** BEGIN Data to use **

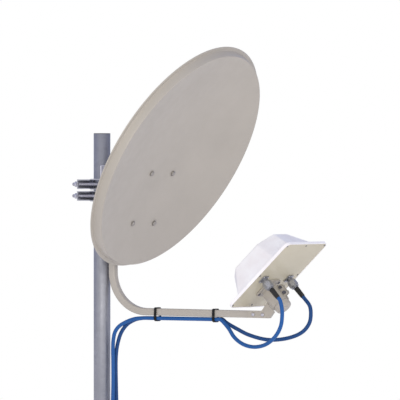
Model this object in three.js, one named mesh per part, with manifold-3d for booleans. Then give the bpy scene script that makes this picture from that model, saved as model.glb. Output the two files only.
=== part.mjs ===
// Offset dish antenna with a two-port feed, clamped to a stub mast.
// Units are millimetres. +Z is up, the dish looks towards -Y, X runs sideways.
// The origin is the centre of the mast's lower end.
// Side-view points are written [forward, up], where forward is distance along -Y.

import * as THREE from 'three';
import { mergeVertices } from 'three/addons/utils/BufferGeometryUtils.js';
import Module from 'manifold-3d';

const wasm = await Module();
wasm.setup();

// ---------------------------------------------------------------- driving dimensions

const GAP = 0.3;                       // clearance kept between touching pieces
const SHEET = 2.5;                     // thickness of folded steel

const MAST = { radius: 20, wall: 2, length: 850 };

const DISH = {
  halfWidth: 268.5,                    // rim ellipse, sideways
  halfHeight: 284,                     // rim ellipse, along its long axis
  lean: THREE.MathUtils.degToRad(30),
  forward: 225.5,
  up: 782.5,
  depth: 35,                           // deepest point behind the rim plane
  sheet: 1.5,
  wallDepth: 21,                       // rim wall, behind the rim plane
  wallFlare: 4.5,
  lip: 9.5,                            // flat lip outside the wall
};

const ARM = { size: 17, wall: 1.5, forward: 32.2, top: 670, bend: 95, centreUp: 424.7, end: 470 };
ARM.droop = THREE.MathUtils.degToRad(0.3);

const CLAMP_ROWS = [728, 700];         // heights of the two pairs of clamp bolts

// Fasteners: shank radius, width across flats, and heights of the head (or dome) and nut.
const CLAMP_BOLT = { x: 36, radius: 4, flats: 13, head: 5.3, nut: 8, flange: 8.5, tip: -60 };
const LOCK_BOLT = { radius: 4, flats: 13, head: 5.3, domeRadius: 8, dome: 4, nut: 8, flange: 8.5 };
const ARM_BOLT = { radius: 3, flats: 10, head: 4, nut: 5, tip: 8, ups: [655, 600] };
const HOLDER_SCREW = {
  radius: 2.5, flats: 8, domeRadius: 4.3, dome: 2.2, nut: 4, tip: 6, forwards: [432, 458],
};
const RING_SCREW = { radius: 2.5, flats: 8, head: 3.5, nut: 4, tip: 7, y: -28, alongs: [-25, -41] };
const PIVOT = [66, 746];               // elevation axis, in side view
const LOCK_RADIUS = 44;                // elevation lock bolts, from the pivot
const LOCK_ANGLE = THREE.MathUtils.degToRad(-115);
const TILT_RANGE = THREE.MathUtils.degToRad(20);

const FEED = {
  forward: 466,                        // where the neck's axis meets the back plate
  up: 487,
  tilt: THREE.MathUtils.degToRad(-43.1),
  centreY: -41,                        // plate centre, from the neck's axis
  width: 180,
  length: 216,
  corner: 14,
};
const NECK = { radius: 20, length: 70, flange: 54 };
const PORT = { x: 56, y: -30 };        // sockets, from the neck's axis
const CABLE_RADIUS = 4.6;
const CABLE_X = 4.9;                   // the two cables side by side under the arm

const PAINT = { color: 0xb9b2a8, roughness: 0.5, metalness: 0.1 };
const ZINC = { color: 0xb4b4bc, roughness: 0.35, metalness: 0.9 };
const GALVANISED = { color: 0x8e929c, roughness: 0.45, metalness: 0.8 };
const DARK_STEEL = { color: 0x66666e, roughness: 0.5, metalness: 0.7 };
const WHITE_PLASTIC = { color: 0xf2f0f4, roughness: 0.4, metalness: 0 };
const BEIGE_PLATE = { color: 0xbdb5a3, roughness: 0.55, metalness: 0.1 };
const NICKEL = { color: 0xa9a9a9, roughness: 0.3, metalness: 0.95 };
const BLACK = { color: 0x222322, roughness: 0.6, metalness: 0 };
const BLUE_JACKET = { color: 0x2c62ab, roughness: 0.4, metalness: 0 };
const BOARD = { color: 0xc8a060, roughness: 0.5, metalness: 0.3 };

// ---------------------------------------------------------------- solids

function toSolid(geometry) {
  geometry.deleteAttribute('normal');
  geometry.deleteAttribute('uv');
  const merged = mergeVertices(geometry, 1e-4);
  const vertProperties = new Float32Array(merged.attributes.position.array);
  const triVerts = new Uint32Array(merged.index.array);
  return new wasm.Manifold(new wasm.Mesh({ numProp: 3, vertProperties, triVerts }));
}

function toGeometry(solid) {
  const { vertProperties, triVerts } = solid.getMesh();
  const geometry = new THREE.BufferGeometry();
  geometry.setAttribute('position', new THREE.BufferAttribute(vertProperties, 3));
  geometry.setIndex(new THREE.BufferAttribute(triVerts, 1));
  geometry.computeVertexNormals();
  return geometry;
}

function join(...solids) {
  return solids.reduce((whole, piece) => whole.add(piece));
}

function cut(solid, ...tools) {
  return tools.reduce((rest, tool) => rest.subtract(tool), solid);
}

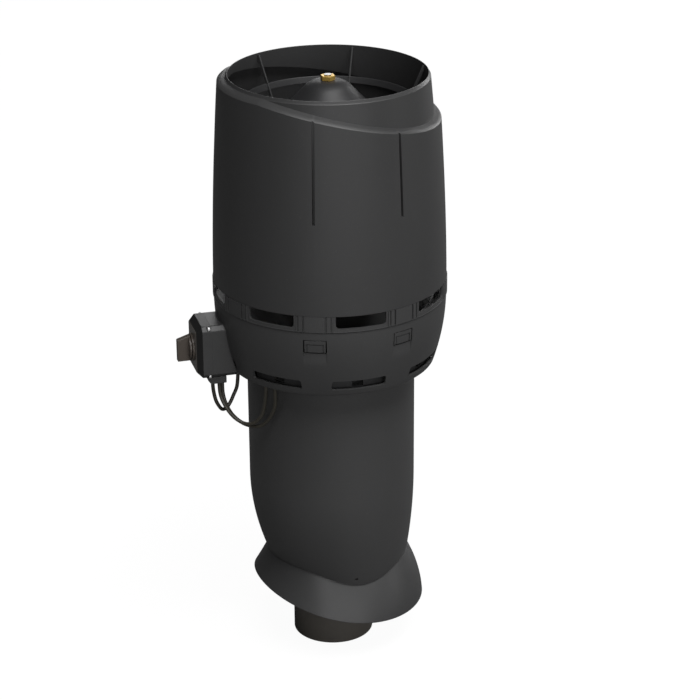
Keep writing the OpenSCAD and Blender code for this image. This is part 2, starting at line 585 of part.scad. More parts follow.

** END Data to use **

Copy out all lines from the material above that contain the string "this".

▶ _Exercise solution_
Model this object in three.js, one named mesh per part, with manifold-3d for booleans. Then give the bpy scene script that makes this picture from that model, saved as model.glb. Output the two files only.
Keep writing the OpenSCAD and Blender code for this image. This is part 2, starting at line 585 of part.scad. More parts follow.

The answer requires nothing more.